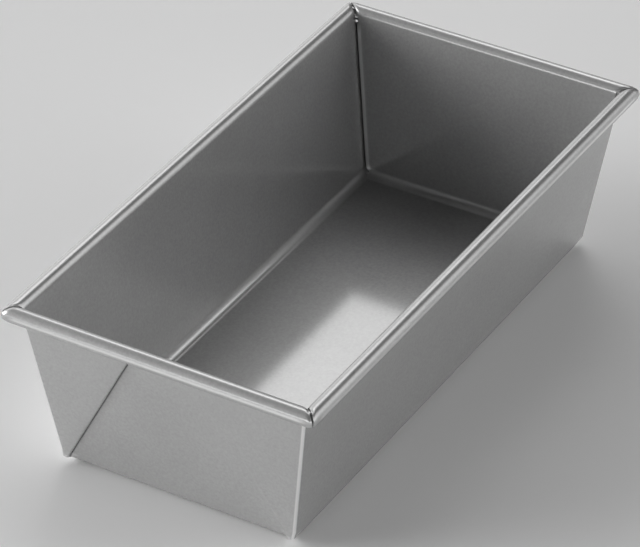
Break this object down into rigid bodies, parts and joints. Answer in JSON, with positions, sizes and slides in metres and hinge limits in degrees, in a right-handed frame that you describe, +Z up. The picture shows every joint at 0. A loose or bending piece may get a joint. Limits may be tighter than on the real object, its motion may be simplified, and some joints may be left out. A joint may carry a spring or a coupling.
{
  "type": "loaf pan",
  "caption": "Deep rectangular loaf pan with tapered walls, folded gusset corners and a rim rolled outward round a wire.",
  "frame": {"origin": "middle of the underside, on the plane that the pan stands on", "axes": "+Z up through the open mouth, +Y along the pan's length, +X across it"},
  "size_m": [0.1404, 0.268, 0.0762],
  "materials": {
    "pan_steel": "satin",
    "wire_steel": "drawn wire, semi-bright"
  },
  "bodies": {
    "root": {"folded_sheet": "pan_steel", "rim_wire": "wire_steel"}
  },
  "joints": []
}
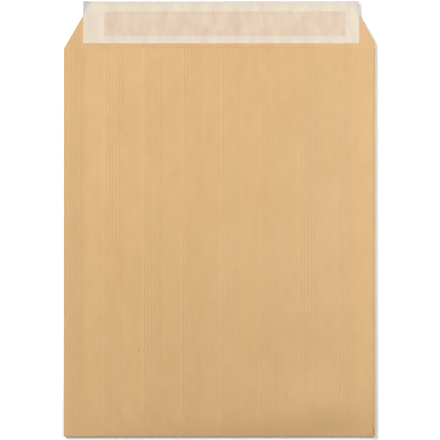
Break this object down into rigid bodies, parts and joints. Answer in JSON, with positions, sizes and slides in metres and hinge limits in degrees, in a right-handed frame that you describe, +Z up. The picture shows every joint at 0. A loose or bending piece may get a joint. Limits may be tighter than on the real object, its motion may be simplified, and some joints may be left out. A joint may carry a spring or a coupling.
{
  "type": "kraft envelope",
  "caption": "Large flat kraft paper pocket envelope lying on its front, with the seal flap opened out and its adhesive band covered by a translucent release liner.",
  "frame": {"origin": "under the middle of the whole outline, on the surface that the envelope lies on", "axes": "+Y from the bottom fold to the seal flap, +Z up out of the back panel, +X to the right as the back is seen"},
  "size_m": [0.305, 0.4262, 0.0054],
  "materials": {
    "kraft_paper": "machine-finished ribbed kraft, matt",
    "adhesive": "hot-melt rubber adhesive, tacky",
    "glassine": "silicone-coated glassine, translucent, satin"
  },
  "bodies": {
    "root": {"kraft_envelope": "kraft_paper", "adhesive_band": "adhesive", "release_liner": "glassine"}
  },
  "joints": []
}
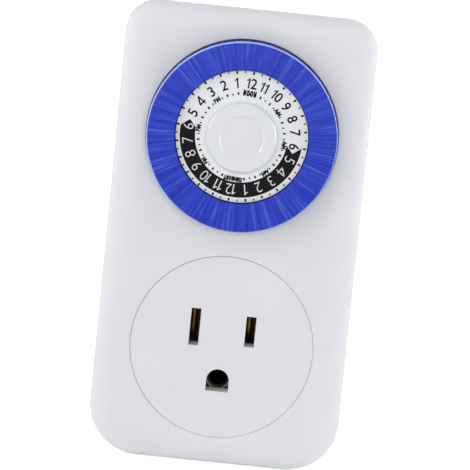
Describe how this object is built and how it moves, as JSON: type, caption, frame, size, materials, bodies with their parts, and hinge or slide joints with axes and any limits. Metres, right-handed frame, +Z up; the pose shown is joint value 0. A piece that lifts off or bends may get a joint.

+===+

*Task to carry out*.
Write out the whole listing again, exactly as it stands.

*Response*.
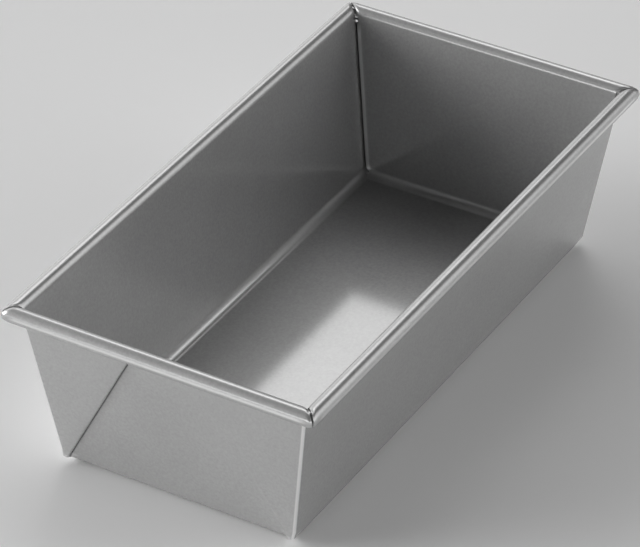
Break this object down into rigid bodies, parts and joints. Answer in JSON, with positions, sizes and slides in metres and hinge limits in degrees, in a right-handed frame that you describe, +Z up. The picture shows every joint at 0. A loose or bending piece may get a joint. Limits may be tighter than on the real object, its motion may be simplified, and some joints may be left out. A joint may carry a spring or a coupling.
{
  "type": "loaf pan",
  "caption": "Deep rectangular loaf pan with tapered walls, folded gusset corners and a rim rolled outward round a wire.",
  "frame": {"origin": "middle of the underside, on the plane that the pan stands on", "axes": "+Z up through the open mouth, +Y along the pan's length, +X across it"},
  "size_m": [0.1404, 0.268, 0.0762],
  "materials": {
    "pan_steel": "satin",
    "wire_steel": "drawn wire, semi-bright"
  },
  "bodies": {
    "root": {"folded_sheet": "pan_steel", "rim_wire": "wire_steel"}
  },
  "joints": []
}
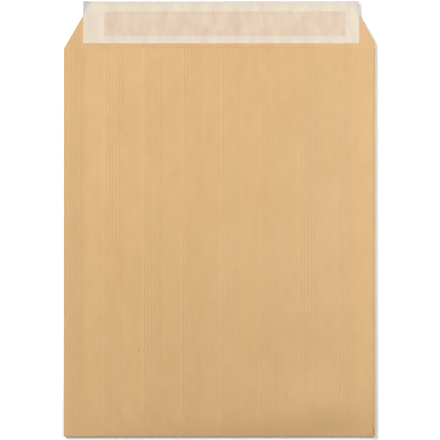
Break this object down into rigid bodies, parts and joints. Answer in JSON, with positions, sizes and slides in metres and hinge limits in degrees, in a right-handed frame that you describe, +Z up. The picture shows every joint at 0. A loose or bending piece may get a joint. Limits may be tighter than on the real object, its motion may be simplified, and some joints may be left out. A joint may carry a spring or a coupling.
{
  "type": "kraft envelope",
  "caption": "Large flat kraft paper pocket envelope lying on its front, with the seal flap opened out and its adhesive band covered by a translucent release liner.",
  "frame": {"origin": "under the middle of the whole outline, on the surface that the envelope lies on", "axes": "+Y from the bottom fold to the seal flap, +Z up out of the back panel, +X to the right as the back is seen"},
  "size_m": [0.305, 0.4262, 0.0054],
  "materials": {
    "kraft_paper": "machine-finished ribbed kraft, matt",
    "adhesive": "hot-melt rubber adhesive, tacky",
    "glassine": "silicone-coated glassine, translucent, satin"
  },
  "bodies": {
    "root": {"kraft_envelope": "kraft_paper", "adhesive_band": "adhesive", "release_liner": "glassine"}
  },
  "joints": []
}
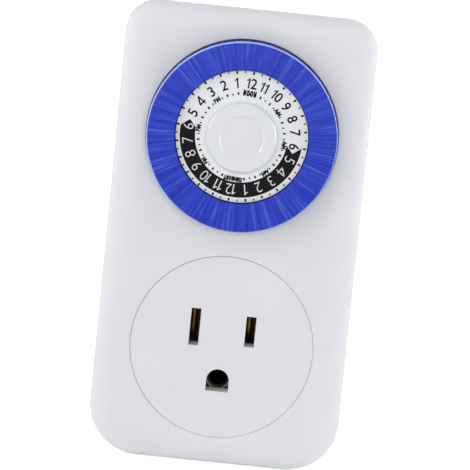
Describe how this object is built and how it moves, as JSON: type, caption, frame, size, materials, bodies with their parts, and hinge or slide joints with axes and any limits. Metres, right-handed frame, +Z up; the pose shown is joint value 0. A piece that lifts off or bends may get a joint.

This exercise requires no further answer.